Dated this 26th day of June, 1996.

1. Nationwide Mutual's major argument is that Charles declined to purchase extra coverage, Option M, that expanded the definition of bodily injury to include "personal injury" resulting from such things as defamation. The fact that additional coverage was available for an extra premium under Option M, however, does not limit the policy's definition of bodily injury. Defamation damages are available even when there is no emotional distress, see Lester v. Powers, 596 A.2d 65, 69 (Me. 1991), and thus an insured might well decide to purchase the extra coverage for just such instances. The same is true for many of the other coverages in Option M, such as false arrest, wrongful detention and invasion of rights of privacy. Thus, there is good reason to provide broader coverage for these kinds of lawsuits for an extra premium, because damages might be recovered and attorney fees accrued in defending against lawsuits, even though no bodily injury, including emotional distress, had been suffered by the plaintiff.
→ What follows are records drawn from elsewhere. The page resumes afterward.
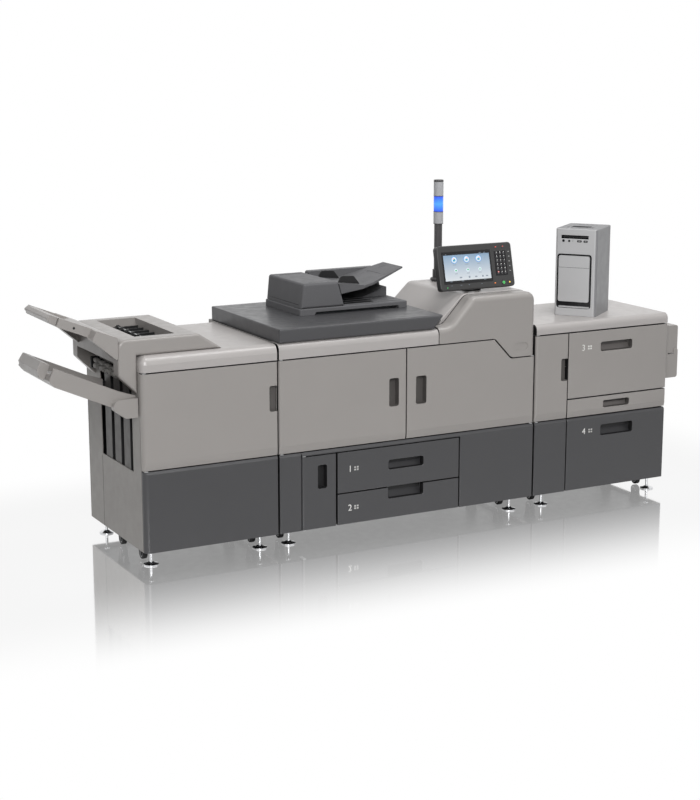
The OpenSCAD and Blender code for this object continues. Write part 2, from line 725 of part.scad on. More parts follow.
module scanner_table() {
  color(slate) difference() {
    soft_front([[table_x[0], strip_top_z + seat_gap, 4 * least_r], [table_x[1], strip_top_z + seat_gap, 4 * least_r],
      [table_x[1] + table_over, table_z, free_r], [table_x[0], table_z, free_r]],
      table_y[0], table_y[1], table_r, free_r);
    block([glass_x[0] - hair, glass_y[0] - hair, table_z - glass_t], [glass_x[1] + hair, glass_y[1] + hair, table_z + cut]);
  }
  color(slate) for (x = lift_x) {
    for (side = [-1, 1])
      let (xe = x + side * (knuckle_w / 2 + seat_gap + ear_t / 2))
        along_x(xe - ear_t / 2, xe + ear_t / 2) polygon(concat(
          [[lift_y - knuckle_r, table_z], [lift_y + knuckle_r, table_z]],
          arc([lift_y, table_z + lift_z], knuckle_r, 0, 180)));
    translate([x - knuckle_w / 2 - ear_t, lift_y, table_z + lift_z]) rotate([0, 90, 0])
      cylinder(r = lift_pin_r, h = knuckle_w + 2 * ear_t);
  }
}

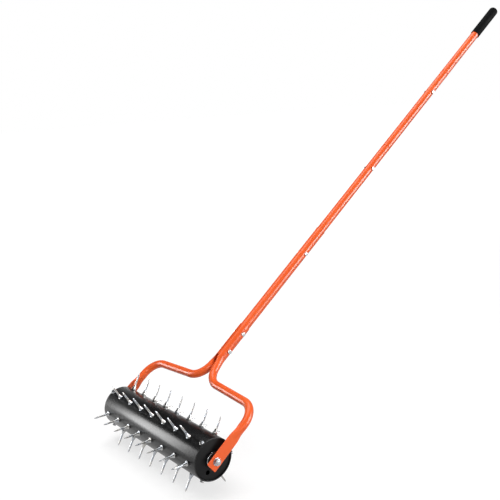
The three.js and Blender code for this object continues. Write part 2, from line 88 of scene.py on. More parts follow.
def shifted(along=0, across=0, up=0):
    return Matrix.Translation((along, across, up))


def round_axle(turn):
    return Matrix.Rotation(turn, 4, "X")


print("axle at", [round(value, 4) for value in axle_centre])

# %% [markdown]
# ## The camera
# The camera comes first, because it decides how much detail each piece needs. It stands at the
# drum's right front, a little above it, and looks up along the leaning handle. Its place is given
# from the axle's middle, in millimetres, and its turn by the directions of its right and its top.

# %% Camera
EYE = Vector((1615.2, -901.3, 839.8))
EYE_RIGHT = Vector((0.6112, 0.7894, -0.0582)).normalized()
EYE_UP = Vector((-0.1235, 0.1677, 0.9781)).normalized()
LENS = 54
SENSOR = 36

camera_data = bpy.data.cameras.new("camera")
camera_data.lens = LENS
camera_data.sensor_width = SENSOR
camera = bpy.data.objects.new("camera", camera_data)
bpy.context.scene.collection.objects.link(camera)
eye_back = EYE_RIGHT.cross(EYE_UP)
turned_to = Matrix((EYE_RIGHT, EYE_UP, eye_back)).transposed().to_4x4()
camera.matrix_world = Matrix.Translation(axle_centre + EYE * MM) @ turned_to
bpy.context.scene.camera = camera
bpy.context.scene.view_settings.view_transform = "Standard"
print("camera", round((EYE * MM).length, 2), "m from the axle")

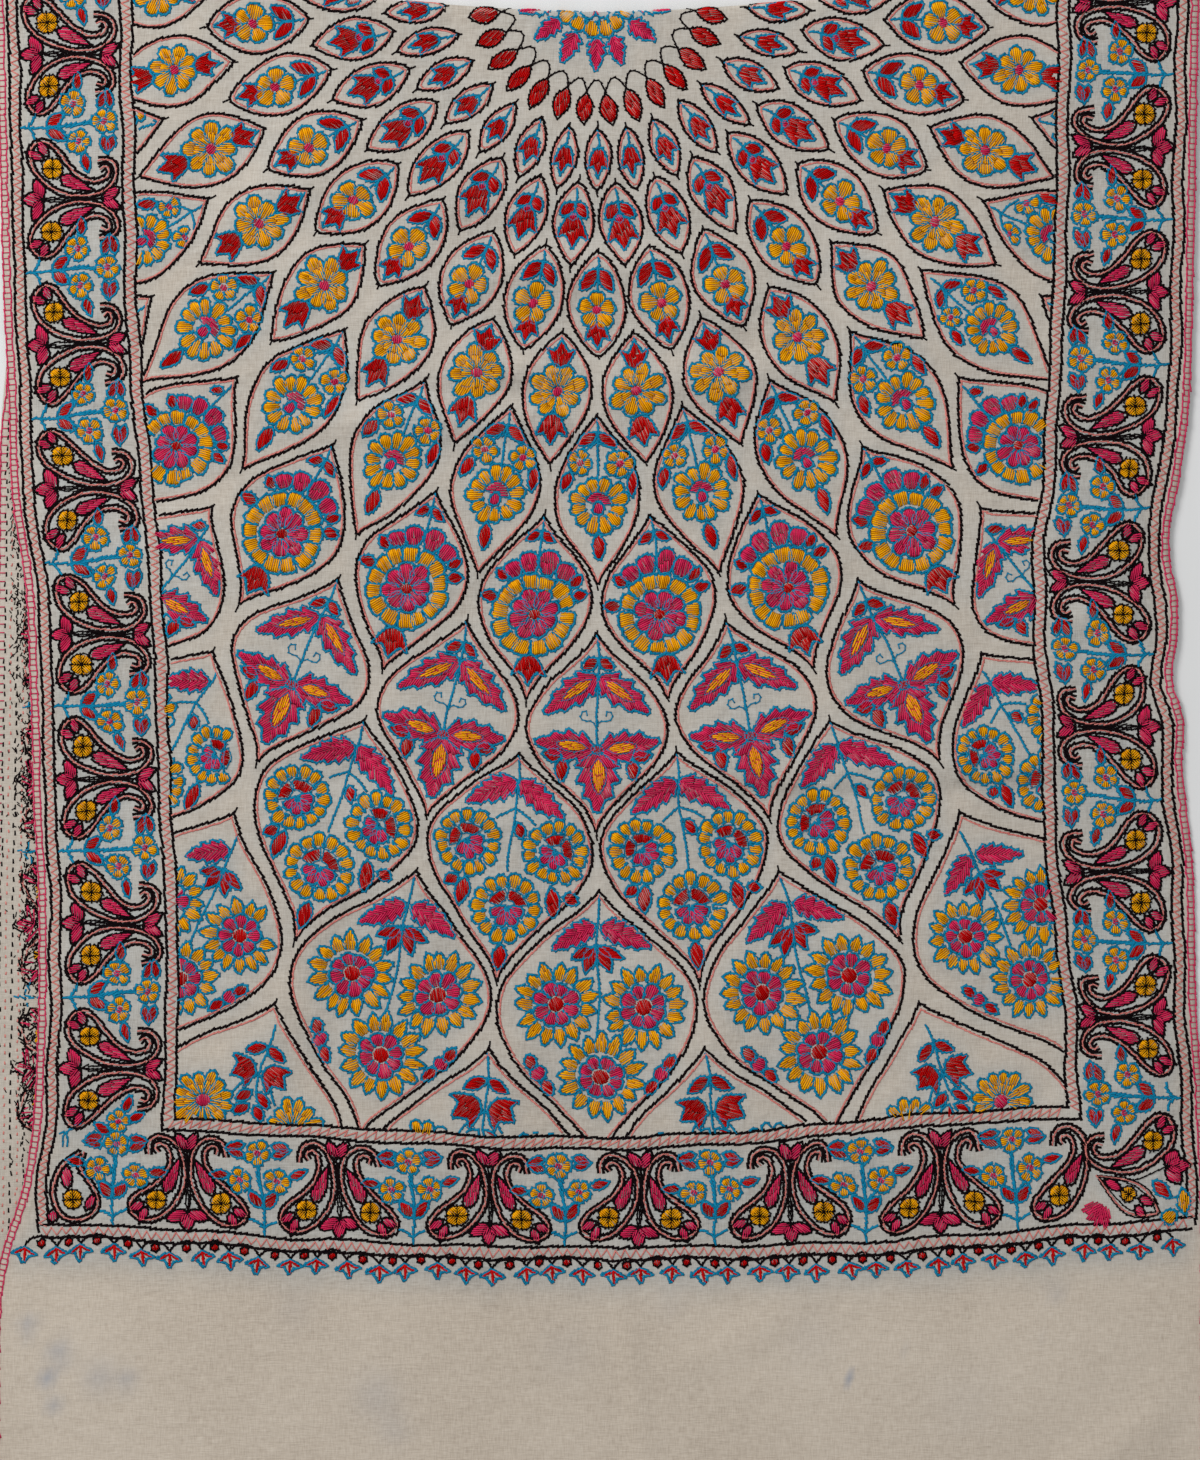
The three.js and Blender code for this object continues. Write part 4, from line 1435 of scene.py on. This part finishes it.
def under_strip(centre, flip=1):
    """A strip across the border along the under half's left edge."""
    def to_cloth(points):
        down = centre + points[:, 1]
        return paired(side_left(UNDER_EDGES, down) + OUTER_BAND[1] + points[:, 0], down)
    return Strip(to_cloth, math.pi / 2, -1, flip)


def draw_under_border():
    for k in range(2, 8):
        paisley_pair(under_strip, LEFT_PAIRS_FROM + k * SIDE_PITCH)
        border_sprig(under_strip, LEFT_PAIRS_FROM + (k - 0.5) * SIDE_PITCH)


def turn_over(draw):
    """Moves what draw() stitches to the wrong side of the under half, as far as it can be seen."""
    counts = {key: len(parts) for key, parts in STITCHES.items()}
    draw()
    fresh = {key: parts[counts.get(key, 0):] for key, parts in STITCHES.items()}
    for key, parts in fresh.items():
        if not parts:
            continue
        del STITCHES[key][-len(parts):]
        rows = np.vstack(parts)
        shown = rows[:, 0] < side_left(UPPER_EDGES, rows[:, 1]) + BORDER_SHOWN
        shown &= RNG.uniform(0, 1, len(rows)) < WRONG_SIDE_SHARE
        rows = rows[shown]
        rows[:, :4] += RNG.normal(0, WRONG_SIDE_JITTER, (len(rows), 4))
        rows[:, 4] *= WRONG_SIDE_WIDTH
        rows[:, 5] = WRONG_SIDE_HEIGHT
        STITCHES.setdefault("under_" + key.replace("_satin", ""), []).append(rows)


def make_wrong_side():
    down = np.linspace(205, HALF_LENGTH + UNDER_HALF_LONGER, 100)
    edge = side_left(UNDER_EDGES, down)
    x = np.linspace(edge[-1], side_right(UNDER_EDGES, down[-1]), 80)
    for line in (paired(edge, down), paired(x, down[-1])):
        edging(line, -1, "under_crimson", WRONG_SIDE_EDGING_PITCH, 1)
    for inset, yarn, start, end, pitch, length, width in WRONG_SIDE_ROWS:
        down = np.arange(start, end, pitch) + RNG.uniform(-0.8, 0.8, int(math.ceil((end - start) / pitch)))
        x = side_left(UNDER_EDGES, down) + inset + RNG.normal(0, 0.3, len(down))
        to_x = x + RNG.normal(0, 0.3, len(down))
        lay(yarn, paired(x, down), paired(to_x, down + length), width, WRONG_SIDE_HEIGHT)
    turn_over(draw_under_border)
    for k in range(3, 8):
        dark_tangle(LEFT_PAIRS_FROM + k * SIDE_PITCH)


# From rows to meshes

STITCH_SINK = 0.08
STITCH_ENDS = (0.72, 0.96)  # widths of its two ends, as shares
STITCH_RIDGE = (0.18, 0.84)  # where its top line begins and ends, as shares of the length
PAINTED_SHADE_AT = np.array([0.0, 0.0, 0.0, 0.0, 0.5, 0.5])  # painted shade and light: the four corners darker, where the yarn goes down between its neighbours into their shade, the ridge lighter
SHADE_SPREAD = 0.5
FOLD_TURN_SHOWN = 2.0  # how far round the fold the stitches go, in radians
WAVER = 0.6  # the hand-drawn pattern strays from its lines by up to about twice this
MOST_STITCHES = 24000  # in one mesh


def stitch_mesh(name, rows, place, material):
    """Each stitch is a small closed loaf: four corners in the cloth and a ridge of two points above."""
    x0, d0, x1, d1, width, height, lift = rows.T

    def at(share, above):
        return place(x0 + (x1 - x0) * share, d0 + (d1 - d0) * share, above)

    (start, up), (end, _) = at(0, lift - STITCH_SINK), at(1, lift - STITCH_SINK)
    left = np.cross(up, end - start)
    left *= (width / 2 / np.maximum(np.linalg.norm(left, axis=1), 1e-9))[:, None]
    first, last = STITCH_ENDS
    ridge = [at(share, lift + height)[0] for share in STITCH_RIDGE]
    points = [start + left * first, start - left * first, end + left * last, end - left * last] + ridge
    vertices = np.stack(points, axis=1).reshape(-1, 3)
    base = np.arange(len(rows))[:, None] * len(points)
    quads = np.vstack([base + corners for corners in ((0, 2, 3, 1), (0, 4, 5, 2), (1, 3, 5, 4))])
    triangles = np.vstack([base + corners for corners in ((0, 1, 4), (2, 5, 3))])
    piece = mesh_object(name, vertices, [quads, triangles], material)
    # each stitch's own random tone, with painted shade at its corners and painted light on its ridge
    tone = RNG.uniform(0, 1, len(rows))[:, None] * SHADE_SPREAD
    add_values(piece, "shade", (tone + PAINTED_SHADE_AT).ravel())
    return piece


def wavered(rows):
    """The rows with both ends of each stitch shifted along one smooth uneven field."""
    rows = rows.copy()
    for k in (0, 2):
        x, down = rows[:, k].copy(), rows[:, k + 1].copy()
        shift_x = np.sin(down / 9.7 + 1.4 * np.sin(x / 23)) + 0.6 * np.sin(x / 6.3 + down / 11)
        shift_down = np.sin(x / 10.9 + 1.3 * np.sin(down / 19)) + 0.6 * np.sin(down / 5.9 - x / 13)
        rows[:, k] = x + WAVER * shift_x
        rows[:, k + 1] = down + WAVER * shift_down
    return rows


def before_fold_turn(rows):
    shown = np.ones(len(rows), dtype=bool)
    for x, down in ((rows[:, 0], rows[:, 1]), (rows[:, 2], rows[:, 3])):
        shown &= (FOLD_RADIUS - along_at(down, x)) / FOLD_RADIUS < FOLD_TURN_SHOWN
    return rows[shown]


def make_yarns():
    pieces = []
    materials = {colour: yarn_material(colour) for colour in YARN_COLOURS}
    for key in sorted(STITCHES):
        rows = np.vstack(STITCHES[key])
        colour = key.replace("under_", "").replace("_satin", "")
        place = on_under
        if not key.startswith("under_"):
            rows = rows if key == "crimson" else wavered(rows)
            rows, place = before_fold_turn(rows), on_upper
        for part, begin in enumerate(range(0, len(rows), MOST_STITCHES)):
            name = "stitches_" + key + ("_%d" % (part + 1) if len(rows) > MOST_STITCHES else "")
            piece = stitch_mesh(name, rows[begin:begin + MOST_STITCHES], place, materials[colour])
            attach(piece, "root")
            pieces.append(piece)
    return pieces


# Stage, light and camera

PHOTO = {"width": 1200, "height": 1460, "mm_per_pixel": 0.575, "centre_line_x": 600, "fold_y": 12}
FLOOR_HALF = 4.0  # metres
FLOOR_GAP = 0.0002
# Name, place, size, power
LIGHTS = [("key", (-1.6, 1.8, 1.8), 1.1, 66), ("fill", (1.6, -0.9, 2.3), 2.2, 9)]


def make_stage():
    mesh = bpy.data.meshes.new("floor")
    corners = [(x * FLOOR_HALF, y * FLOOR_HALF, 0) for x, y in ((-1, -1), (1, -1), (1, 1), (-1, 1))]
    mesh.from_pydata(corners, [], [(0, 1, 2, 3)])
    floor = bpy.data.objects.new("floor", mesh)
    bpy.context.scene.collection.objects.link(floor)
    floor.location.z = -FLOOR_GAP
    material, tree, shader = new_material("pale_floor", 0.55, specular=0.3)
    grain = mapped_noise(tree, 1.0, (60, 3, 1), 3.0)
    tree.links.new(colour_ramp(tree, grain, FLOOR_COLOURS), shader.inputs["Base Color"])
    mesh.materials.append(material)


def make_light():
    world = bpy.data.worlds.new("studio")
    world.use_nodes = True
    background = world.node_tree.nodes["Background"]
    background.inputs["Color"].default_value = (0.95, 0.97, 1.0, 1)
    background.inputs["Strength"].default_value = 0.5
    bpy.context.scene.world = world
    for name, place, size, power in LIGHTS:
        data = bpy.data.lights.new(name, "AREA")
        data.size = size
        data.energy = power
        light = bpy.data.objects.new(name, data)
        light.location = place
        x, y, z = -np.array(place)
        light.rotation_euler = (math.atan2(math.hypot(x, y), -z), 0, math.atan2(y, x) - math.pi / 2)
        bpy.context.scene.collection.objects.link(light)


def make_camera():
    """Straight above the middle of the photo's frame."""
    data = bpy.data.cameras.new("photo_camera")
    data.lens = 85
    data.sensor_fit = "VERTICAL"
    data.sensor_height = 24
    camera = bpy.data.objects.new("photo_camera", data)
    scale = PHOTO["mm_per_pixel"]
    x = CENTRE_X + (PHOTO["width"] / 2 - PHOTO["centre_line_x"]) * scale
    y = FOLD_Y - (PHOTO["height"] / 2 - PHOTO["fold_y"]) * scale
    distance = PHOTO["height"] * scale * data.lens / data.sensor_height
    camera.location = (x * MM, y * MM, (distance + UPPER_REST + CLOTH_THICK) * MM)
    bpy.context.scene.collection.objects.link(camera)
    bpy.context.scene.camera = camera


bpy.context.scene.view_settings.view_transform = "Standard"
make_camera()
make_light()
make_stage()
make_medallion()
make_cells()
make_bands()
make_borders()
make_hanging_chain()
make_edging()
make_wrong_side()
cloth = make_cloth()
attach(cloth, "root")
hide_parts("upper_half", "under_half")
yarns = make_yarns()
2. Although the interference with economic relations count incorporates by reference the intentional infliction of emotional distress count, that incorporation would not require Baker and Melenbacker to prove in the interference count all the elements of the intentional emotional distress count. The duty to defend, therefore, remains. I note that the insured obtained summary judgment on all claims but the defamation count as of February 16, 1996. Nationwide Mutual, however, has not argued that there was an initial duty to defend that terminated at some point prior to settlement. In any event, in light of my ruling that there was a duty to defend on the defamation count, the duty to defend extended up through final settlement. (Neither party to this case has dealt with the fact that the libel and slander count does not specifically assert actual emotional distress damages. I take judicial notice from the record of the underlying lawsuit in this court that the parties, in their final pretrial preparations, treated the emotional distress allegedly suffered by Amy Melenbacker as being covered by the defamation count.)